● **WHAT IS BEING ASKED**
Give back the full material, exactly as it reads.

--------------------------------------------------

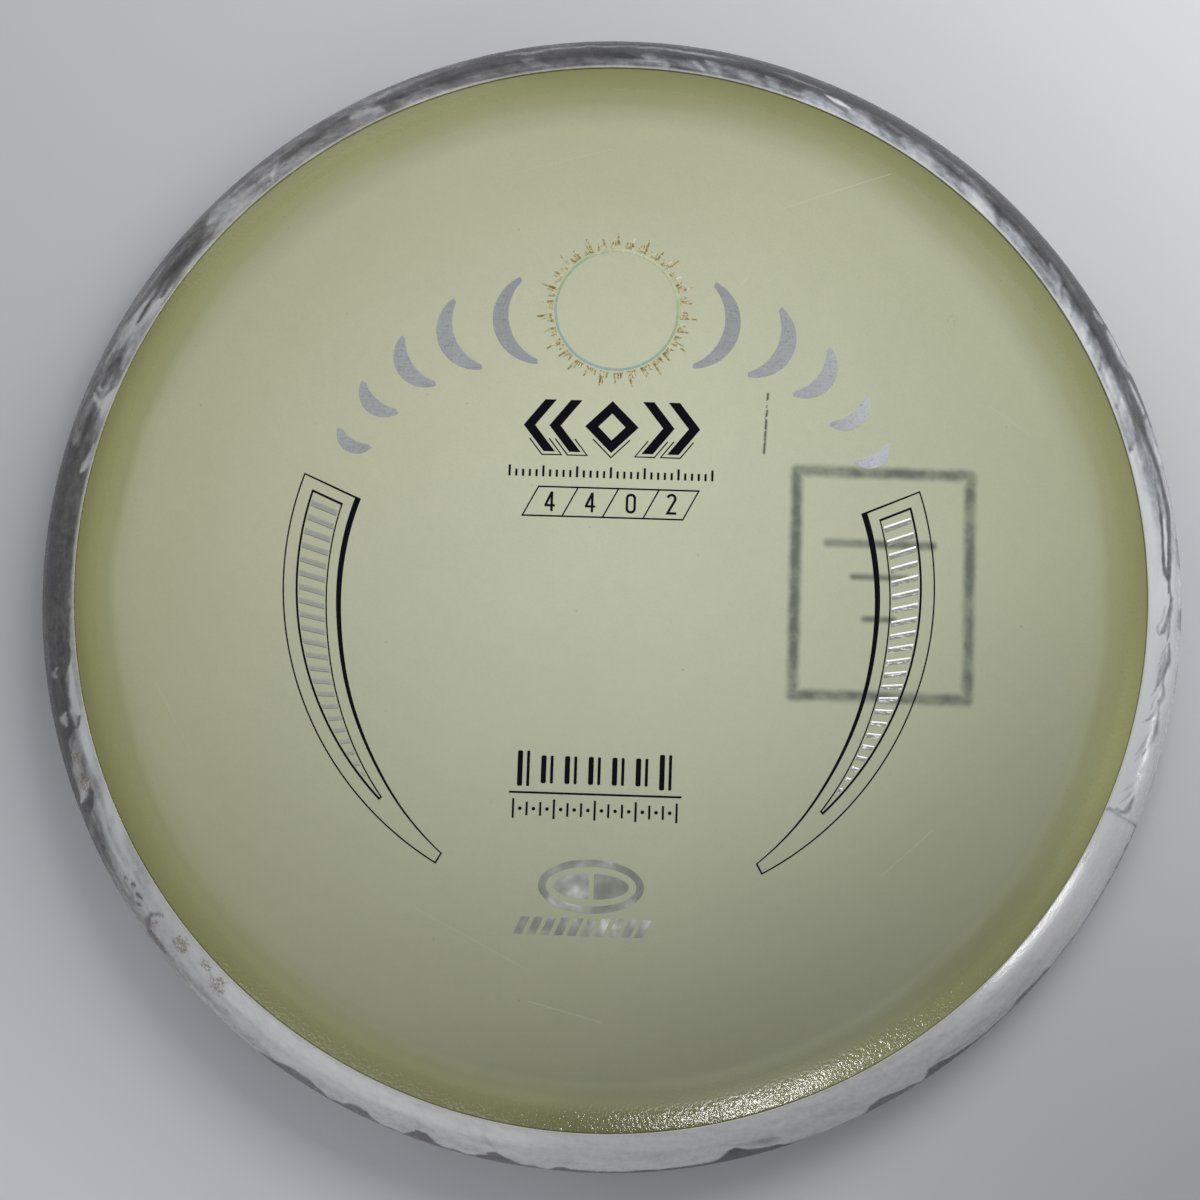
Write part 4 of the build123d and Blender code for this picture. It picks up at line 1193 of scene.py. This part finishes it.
class Net:
    """Builds the shader tree of a material or world. Positions are in millimetres."""

    def __init__(self, owner):
        owner.use_nodes = True
        self.owner, self.tree = owner, owner.node_tree

    def node(self, kind, inputs=(), out=0, **settings):
        node = self.tree.nodes.new("ShaderNode" + kind)
        for key, value in settings.items():
            setattr(node, key, value)
        fill(self.tree, node, inputs)
        return Value(self, node.outputs[out])

    def math(self, operation, *values, clamp=False):
        return self.node("Math", values, operation=operation, use_clamp=clamp)

    def vector(self, operation, *values, out=0):
        return self.node("VectorMath", values, out, operation=operation)

    def combine(self, x, y, z):
        return self.node("CombineXYZ", (x, y, z))

    @functools.cached_property
    def position(self):
        place = self.node("TexCoord", out="Object")
        return self.node("VectorMath", {0: place, 3: 1 / MM}, operation="SCALE")

    @functools.cached_property
    def axes(self):
        split = self.node("SeparateXYZ", (self.position,)).socket.node
        return [Value(self, socket) for socket in split.outputs]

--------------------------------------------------

● **RESULT OF THIS EXERCISE**
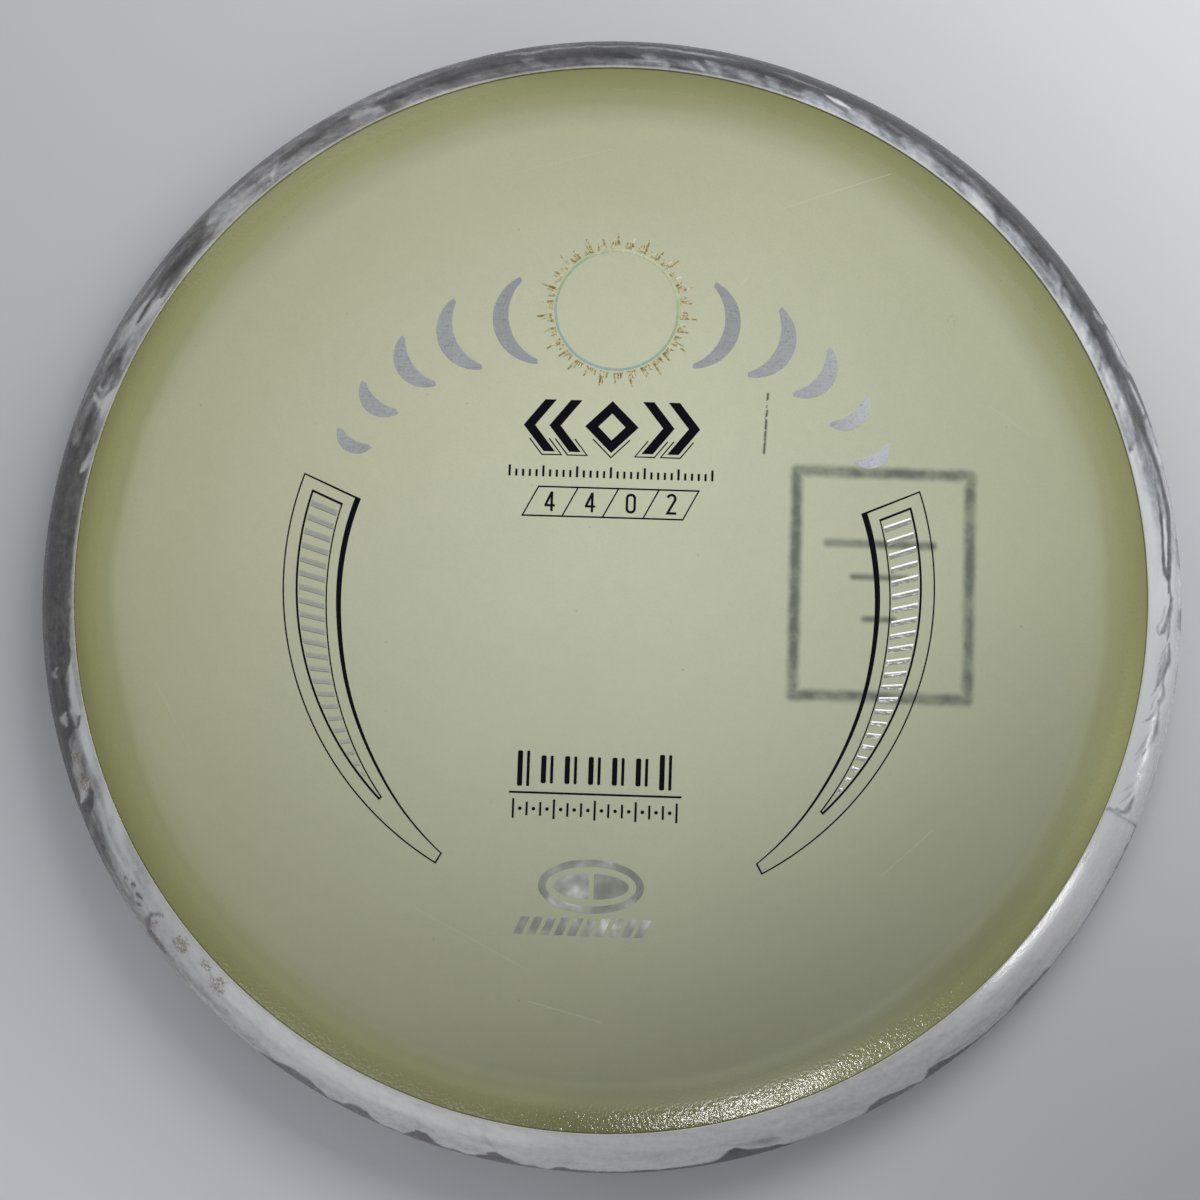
Write part 4 of the build123d and Blender code for this picture. It picks up at line 1193 of scene.py. This part finishes it.
class Net:
    """Builds the shader tree of a material or world. Positions are in millimetres."""

    def __init__(self, owner):
        owner.use_nodes = True
        self.owner, self.tree = owner, owner.node_tree

    def node(self, kind, inputs=(), out=0, **settings):
        node = self.tree.nodes.new("ShaderNode" + kind)
        for key, value in settings.items():
            setattr(node, key, value)
        fill(self.tree, node, inputs)
        return Value(self, node.outputs[out])

    def math(self, operation, *values, clamp=False):
        return self.node("Math", values, operation=operation, use_clamp=clamp)

    def vector(self, operation, *values, out=0):
        return self.node("VectorMath", values, out, operation=operation)

    def combine(self, x, y, z):
        return self.node("CombineXYZ", (x, y, z))

    @functools.cached_property
    def position(self):
        place = self.node("TexCoord", out="Object")
        return self.node("VectorMath", {0: place, 3: 1 / MM}, operation="SCALE")

    @functools.cached_property
    def axes(self):
        split = self.node("SeparateXYZ", (self.position,)).socket.node
        return [Value(self, socket) for socket in split.outputs]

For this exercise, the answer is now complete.